While “[t]here is no uniform rule for fixing the value of a business for the purpose of equitable distribution” (Wasserman v Wasserman, 66 AD3d 880, 882 [2009]), the Special Referee did not sufficiently explain her basic concurrence in the valuation of the husband’s business by the wife’s appraiser (see Capasso v Capasso, 119 AD2d 268, 272 [1986]) despite the numerous recognized flaws in his report, including, among other things, the insufficient examination and murky explanation of its accounts receivable, the unclear rationale for the particular earnings multiple chosen, the inadequate explanation for the application of a gross profit margin, unsubstantiated assumptions regarding personal use of business credit cards and the consideration of industry trends without adequate basis. The husband’s $1.2 million loan receivable should have been included as part of the marital estate, since he did not carry his burden to show that he did not use marital funds to make the loan (see Sagarin v Sagarin, 251 AD2d 396 [1998]). We note, however, that our determination with respect to this receivable, owed to the husband on account of his business, is without prejudice to any arguments the parties may make concerning the effect of the debt on the value of the business. In light of a substantially higher offer and appraisals, it was an improvident exercise of discretion to value the parties’ condominium in Israel based on the price of the husband’s sale to a childhood friend in a transaction that was not documented in any way (see Terico v Terico, 222 AD2d 219 [1995]), the proceeds of which were reduced by the amount of an undocumented loan the husband claimed to have made to the friend. The wife is entitled to post-decision interest on the distributive award, which is mandatory (see CPLR 5002; Wallach v Wallach, 204 AD2d 211, 212 [1994]).

The wife failed to prove the value of the husband’s interests in Merryson and Royal Textiles (see Davis v Davis, 128 AD2d 470, 476 [1987]) or rebut his testimony regarding the depressed state and lack of value of these businesses at the time of trial. The marital apartment was properly valued based on the factual testimony of an experienced broker with knowledge of prices in the same building (see Matter of Semple School for Girls v Boyland, 308 NY 382, 388 [1955]). The duration and amount of maintenance awarded, to a wife in her 50s in a long-term marriage, who lacked business experience or a degree and had not been in the work force for years while raising children, was properly based on the relevant factors and evidence (see Naimollah v De Ugarte, 18 AD3d 268, 271 [2005]). The wife was properly assessed 50% of the parties’ tax liability for under-reporting income. She clearly benefitted from the use of the funds and the circumstances of this case are unlike those involving a failure to file returns with an innocent spouse not on notice of any wrongdoing (cf. Frey v Frey, 68 AD3d 1052 [2009]; Costello v Costello, 304 AD2d 517, 519 [2003]).
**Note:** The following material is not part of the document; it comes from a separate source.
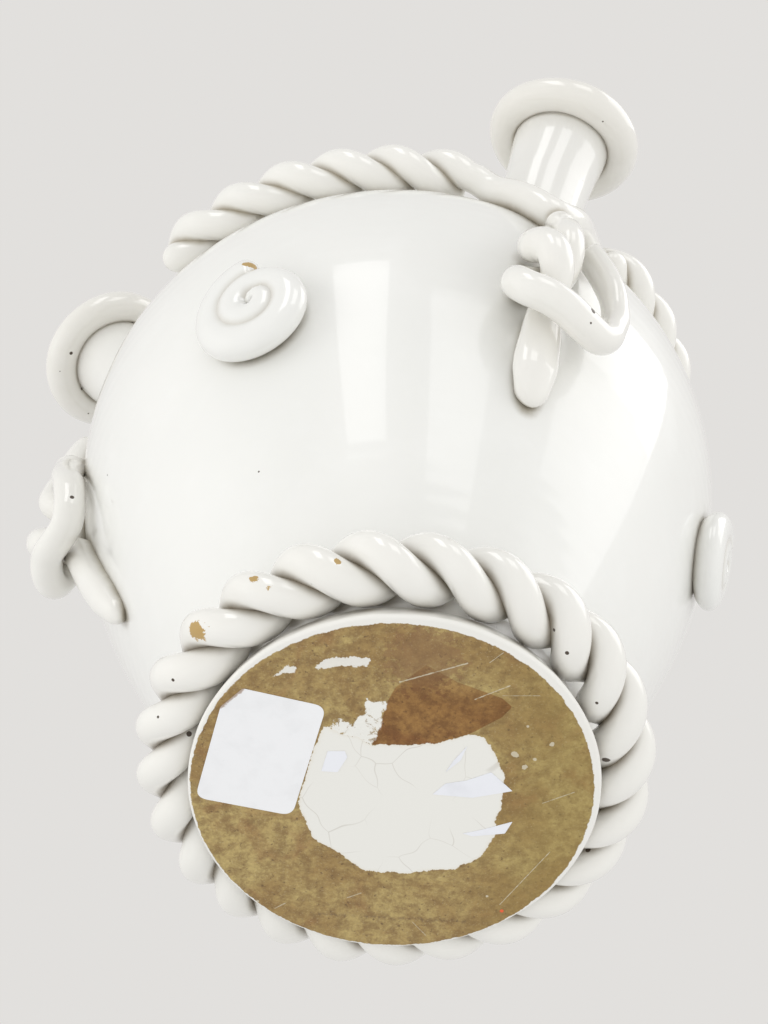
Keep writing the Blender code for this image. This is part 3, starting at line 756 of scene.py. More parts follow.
def strand_frames(path, out, cyclic=False):
    """Tangent, outward and sideways unit vectors at each point of a path."""
    if cyclic:
        tangent = np.roll(path, -1, 0) - np.roll(path, 1, 0)
    else:
        tangent = np.gradient(path, axis=0)
    tangent /= np.linalg.norm(tangent, axis=1, keepdims=True)
    out = out - (out * tangent).sum(1, keepdims=True) * tangent
    out /= np.linalg.norm(out, axis=1, keepdims=True)
    return tangent, out, np.cross(tangent, out)


AT_ONCE = 8000                # points measured in one go, to keep the table of distances small


def gap_to_path(points, path, radii, apart=None):
    """Least distance from points to a strand's surface; apart masks path points too near along the strand."""
    flat = points.reshape(-1, 3)
    result = np.empty(len(flat))
    size = (path**2).sum(1)
    for start in range(0, len(flat), AT_ONCE):
        some = flat[start:start + AT_ONCE]
        square = (some**2).sum(1)[:, None] + size - 2 * some @ path.T
        gap = np.sqrt(np.maximum(square, 0)) - radii
        if apart is not None:
            gap += apart[start:start + AT_ONCE]
        result[start:start + AT_ONCE] = gap.min(1)
    return result.reshape(points.shape[:-1])


quarter = np.linspace(0, np.pi / 2, 50)
arc = np.stack([np.cos(quarter), np.sin(quarter), 0 * quarter], -1)
print(f"a quarter of a circle of radius 1 measures {along_path(arc)[-1]:.4f} along its path")

# %% [markdown]
# Strands that press on their neighbours
#
# On the pot the strands were squeezed together until no gap was left. One fused mesh could be smoothed in
# its creases, but then the strands would be no pieces of their own. So each strand is built alone: it looks
# up how near the body and the other strands are, swells towards them, and keeps the nearness as a number at
# each point, which tells the glaze where to pool and where the crease's shade is painted.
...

The Special Referee clearly and reasonably linked the award of $5,000 in maintenance for 15 years to the distributive award and we reject the husband’s claim that he is entitled to a credit against the award because the monthly pendente lite maintenance exceeded the amount ultimately awarded (see Wechsler v Wechsler, 58 AD3d 62, 84 [2008], appeal dismissed 12 NY3d 883 [2009]). We agree with the husband’s claim that he is entitled to such a credit for payments he made during the pendency of the action relating to the marital real estate (i.e., mortgage, maintenance, and real estate taxes) and for tax counsel and accountant fees (Johnson v Chapin, 49 AD3d 348, 360 [2008], mod 12 NY3d 461 [2009]). The wife argues that no such credit should be awarded because the husband agreed to make the payments pursuant to a stipulation which did not recite that he could seek a credit against any distributive award on account of the payments. Nor, of course, does the stipulation purport to disavow the right he otherwise would have to seek such a credit. This argument, which essentially asks us to hold that the husband thereby waived that right, is meritless. The stipulation is silent on the subject and we note that acceptance of the wife’s argument would discourage parties in matrimonial actions from voluntarily entering into such stipulations.

In a thoughtful, written opinion, the Special Referee awarded the wife an additional $65,000 in counsel fees, substantially less than the total amount requested ($161,972.50, an amount that included a prior award of $25,000). In support of her decision to award less than the amount requested, the Special Referee took into account, inter alia, the substantial equitable distribution award, the $5,000 maintenance award, the fact that the wife “[p]lainly . . . has more liquid assets than the husband,” that numerous motions by the wife were “soundly defeated” and that “certain litigation strategy by the wife’s counsel was nonproductive.” The Special Referee noted the failure of the wife’s counsel to comply with 22 NYCRR 1400.2, which entitles the client “to receive a written, itemized bill on a regular basis, at least every 60 days.” The Special Referee also noted that counsel had provided a “mere four bills” over a 26-month period of the representation. As the husband argues, the bills “lumped together multiple legal services rendered and [a] total amount for ... all of those services.” Indeed, one such bill lumped together dozens of separate services counsel provided and stated the total number of hours (136) for all the services. To be sure, a computer printout providing considerably more specificity concerning the number of hours spent on each day that services were provided was admitted into evidence at the hearing. But for that printout and counsel’s testimony that the daily entries were prepared either contemporaneously or shortly thereafter, we would direct an additional reduction in the fee award. Without impugning counsel’s integrity in the slightest, we think it plain that the printout is not an adequate substitute for the itemized bills required by 22 NYCRR 1400.2. We agree with the Special Referee that “where there is a different individual to be charged by the court there should be an available higher level of scrutiny.” Nonetheless, it appears that the Special Referee reduced the award on account of counsel’s failure to comply with this requirement of 22 NYCRR 1400.2, one of the rules “promulgated to address abuses in the practice of matrimonial law” (Julien v Machson, 245 AD2d 122 [1997]). Under all the circumstances of this case, we decline to exercise our discretion to further reduce the amount of the award.

We have considered the parties’ other claims for affirmative relief and find them unavailing. Concur — Andrias, J.P., Friedman, McGuire, Acosta and DeGrasse, JJ.